Reproduce exactly and only the lines running from the one with "0, 7)), *holes))" through the one with "if empty is", both end lines included.

§

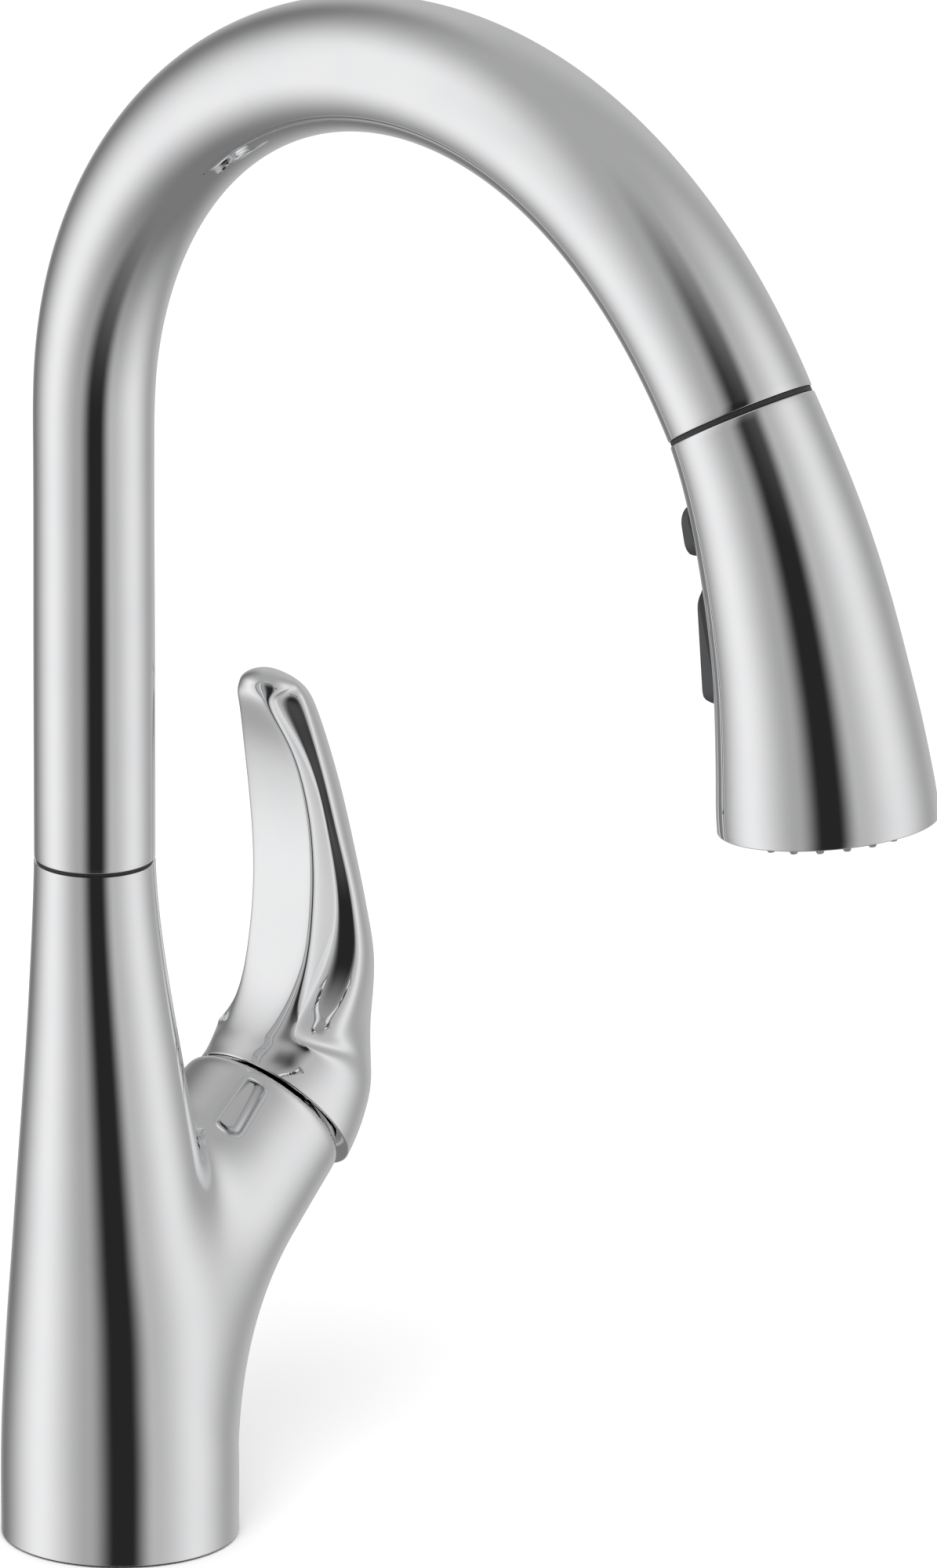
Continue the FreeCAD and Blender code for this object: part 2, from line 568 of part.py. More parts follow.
def make_buttons():
    plungers = {"spray": ("diverter_spool", 2.6, -20.0), "pause": ("pause_plunger", 1.9, -15.5)}
    for name, (along, width, height, corner, upper, lower, chamfer) in BUTTONS.items():
        frame = button_frame(along)
        bezel = rounded_block(width + 2.8, height + 2.8, corner + 1.4, -6, 0.2).cut(
            rounded_block(width + 0.6, height + 0.6, corner + 0.3, -7, 1))
        save(name + "_bezel", placed(bezel, frame))
        save(name + "_button", placed(button_cap(width, height, corner, upper, lower, chamfer),
                                      frame))
        plunger, plunger_r, depth = plungers[name]
        save(plunger, rod(plunger_r, depth, -5, frame=frame))
        save(name + "_spring", placed(coil_spring(plunger_r + 1.0, 0.4, 4, -13.5, -5.5), frame))


def make_nozzle_end():
    frame = RIM_FRAME
    save("spray_face", turned([(9.6, -9), (22.5, -9), (25.0, -1.6), (24.4, -0.8), (9.6, -0.8)],
                              frame).cut(Part.makeCompound(
        [placed(Part.makeCylinder(1.15, 12, V(r * math.cos(a), r * math.sin(a), -10)), frame)
         for r, a in nozzle_places()])))
    nozzles = []
    for r, a in nozzle_places():
        base = V(r * math.cos(a), r * math.sin(a), -8)
        nozzles.append(placed(Part.makeCylinder(1.1, 7.2, base).fuse(
            Part.makeCone(1.1, 0.8, 1.7, base + V(0, 0, 7.2))), frame))
    save("spray_nozzles", *nozzles)
    save("aerator_body", ring(7.6, 9.5, -14, -0.6, frame))
    grid = ring(0, 7.5, -6, -4.4, frame)
    holes = [placed(Part.makeCylinder(0.6, 4, V(2.0 * i, 2.0 * j, -7)), frame)
             for i in range(-3, 4) for j in range(-3, 4) if math.hypot(i, j) < 3.2]
    save("aerator_screen", cut(grid, *holes))


def nozzle_places():
    places = []
    for radius, count in ((13.0, 12), (17.0, 16), (21.0, 20)):
        places += [(radius, 2 * math.pi * k / count) for k in range(count)]
    return places


def make_hose_end():
    """Swivel fitting between the hose and the spray head."""
    end_s = HOSE_END_S - SPOUT_LEN
    fitting = turned([(2.6, end_s + 1.2), (7.4, end_s + 1.2), (7.4, 3.0), (6.0, 3.0), (6.0, 7.0),
                      (8.84, 7.0), (8.84, 16.0), (2.6, 16.0)], DOCK_FRAME)
    groove = ring(7.2, 9.5, 11.2, 13.2, DOCK_FRAME)
    save("hose_fitting", fitting.cut(groove))
    save("fitting_o_ring", o_ring(8.0, 0.8, 12.2, DOCK_FRAME))


# ---- below the deck -----------------------------------------------------------------------
def make_mounting():
    save("mounting_shank", ring(SHANK_BORE_R, SHANK_R, SHANK_END, 14))
    save("mounting_washer", ring(SHANK_R + 0.4, 27, -DECK - 2.5, -DECK))
    nut = Part.makeCylinder(24, 9, V(0, 0, -DECK - 11.6))
    wings = [Part.makeBox(60, 9, 9, V(-30, -4.5, -DECK - 11.6)),
             Part.makeBox(9, 60, 9, V(-4.5, -30, -DECK - 11.6))]
    for wing in wings:
        nut = nut.fuse(wing)
    save("mounting_nut", nut.cut(ring(0, SHANK_R + 0.05, -DECK - 20, 0)))
    places = {"hot_inlet_tube": (6.6, 5.2, 4.76, 1.0), "cold_inlet_tube": (6.6, -5.2, 4.76, 1.0),
              "outlet_tube": (-1.5, 9.7, 3.2, 0.8)}
    for name, (x, y, radius, wall) in places.items():
        tube = Part.makeCylinder(radius, 40 - TUBE_END, V(x, y, TUBE_END))
        save(name, tube.cut(Part.makeCylinder(radius - wall, 42 - TUBE_END, V(x, y, TUBE_END - 1))))
    plate = ring(0, SHANK_BORE_R - 0.1, 8, 12)
    holes = [Part.makeCylinder(r + 0.1, 6, V(x, y, 7)) for x, y, r, _ in places.values()]
    save("hose_guide", cut(plate, Part.makeCylinder(HOSE_R + 0.4, 6, V(SPOUT_X, 0, 7)), *holes))


os.makedirs("parts", exist_ok=True)
make_valve_body()
make_body_fittings()
make_cartridge()
make_lever()
make_spout()
make_head()
make_buttons()
make_nozzle_end()
make_hose_end()
make_mounting()
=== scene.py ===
"""Polished single-handle pull down kitchen faucet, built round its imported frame.

Everything is in metres in the frame's own axes: +Z up, spout towards -Y, handle towards +X.
Shape laws are written in millimetres, as in the design, and scaled by MM.
"""
import bmesh
import bpy
import json
import math
import numpy as np
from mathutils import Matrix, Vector


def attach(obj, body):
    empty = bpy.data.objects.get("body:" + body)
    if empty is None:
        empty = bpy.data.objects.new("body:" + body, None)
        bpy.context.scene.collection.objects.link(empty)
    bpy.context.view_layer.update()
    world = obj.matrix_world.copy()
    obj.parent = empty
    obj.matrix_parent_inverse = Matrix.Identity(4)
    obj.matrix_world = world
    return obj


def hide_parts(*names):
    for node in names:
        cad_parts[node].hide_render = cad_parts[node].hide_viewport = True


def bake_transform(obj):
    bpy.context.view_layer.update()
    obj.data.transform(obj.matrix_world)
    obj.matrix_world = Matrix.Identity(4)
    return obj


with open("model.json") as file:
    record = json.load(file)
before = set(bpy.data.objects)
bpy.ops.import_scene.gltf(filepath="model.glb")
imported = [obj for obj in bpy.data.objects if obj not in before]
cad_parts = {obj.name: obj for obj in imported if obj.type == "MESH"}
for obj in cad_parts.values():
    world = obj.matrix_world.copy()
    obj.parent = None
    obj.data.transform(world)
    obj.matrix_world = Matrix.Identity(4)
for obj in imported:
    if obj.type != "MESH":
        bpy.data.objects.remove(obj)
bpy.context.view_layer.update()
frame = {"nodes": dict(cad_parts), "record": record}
MM = 0.001

# ---- sizes of the design, in millimetres --------------------------------------------------
FOOT_Z = 0.5
SEAM_Z = 176.7
SWIVEL_GAP = 0.9
SPOUT_X = -8.62
TUBE_WALL = 1.5
SPOUT_LEN = 413.9
RING_LEN = 1.3
HEAD_END = 516.8
HEAD_WALL = 1.7
STRAIGHT_LEN = 105.7
ARCH_EASE = 20.0
ARCH_CURVE = 0.00925
ARCH_HOLD = 324.9
END_CURVE = 0.0022
BRANCH_TILT = math.radians(39.0)
BRANCH_RIM = np.array([53.7, 0.0, 97.2])
BRANCH_START = 10.0
PIVOT_Q = -20.0
CAVITY_R = 28.8
SEAT_R = 18.9
SKIRT_GAP_TOP = 0.6
SKIRT_GAP_LOW = 1.5
RIM_R = 20.1

COLUMN = np.array([(-12, 0, 29.4), (5, 0, 29.4), (22, 0, 29.38), (40, -0.35, 28.5),
                   (63.4, -1.4, 26.35), (96.2, -3.6, 22.7), (129.4, -5.96, 18.85),
                   (154, -7.75, 16.35), (SEAM_Z, SPOUT_X, 15.0), (190, SPOUT_X, 14.95)])
BRANCH = np.array([(-0.1, 29.4), (0, 29.4), (0.25, 28.4), (0.5, 25.85), (0.75, 23.5),
                   (1, 21.85), (1.1, 21.3)])
SPOUT_R = np.array([(0, 14.95), (60, 14.95), (120, 15.0), (150, 15.42), (190, 15.85), (230, 16.3),
                    (270, 16.8), (310, 17.45), (350, 18.05), (385, 18.5), (SPOUT_LEN, 18.7)]) - (0, 0.01)
HEAD_R = np.array([(0, 18.65), (10, 19.2), (20, 20.0), (30, 20.9), (43, 22.0), (54, 22.9),
                   (65, 23.8), (78, 25.1), (90, 26.25), (98, 26.9), (103, 27.05)])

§

Answer to the task:
    save("hose_guide", cut(plate, Part.makeCylinder(HOSE_R + 0.4, 6, V(SPOUT_X, 0, 7)), *holes))


os.makedirs("parts", exist_ok=True)
make_valve_body()
make_body_fittings()
make_cartridge()
make_lever()
make_spout()
make_head()
make_buttons()
make_nozzle_end()
make_hose_end()
make_mounting()
=== scene.py ===
"""Polished single-handle pull down kitchen faucet, built round its imported frame.

Everything is in metres in the frame's own axes: +Z up, spout towards -Y, handle towards +X.
Shape laws are written in millimetres, as in the design, and scaled by MM.
"""
import bmesh
import bpy
import json
import math
import numpy as np
from mathutils import Matrix, Vector


def attach(obj, body):
    empty = bpy.data.objects.get("body:" + body)
    if empty is None:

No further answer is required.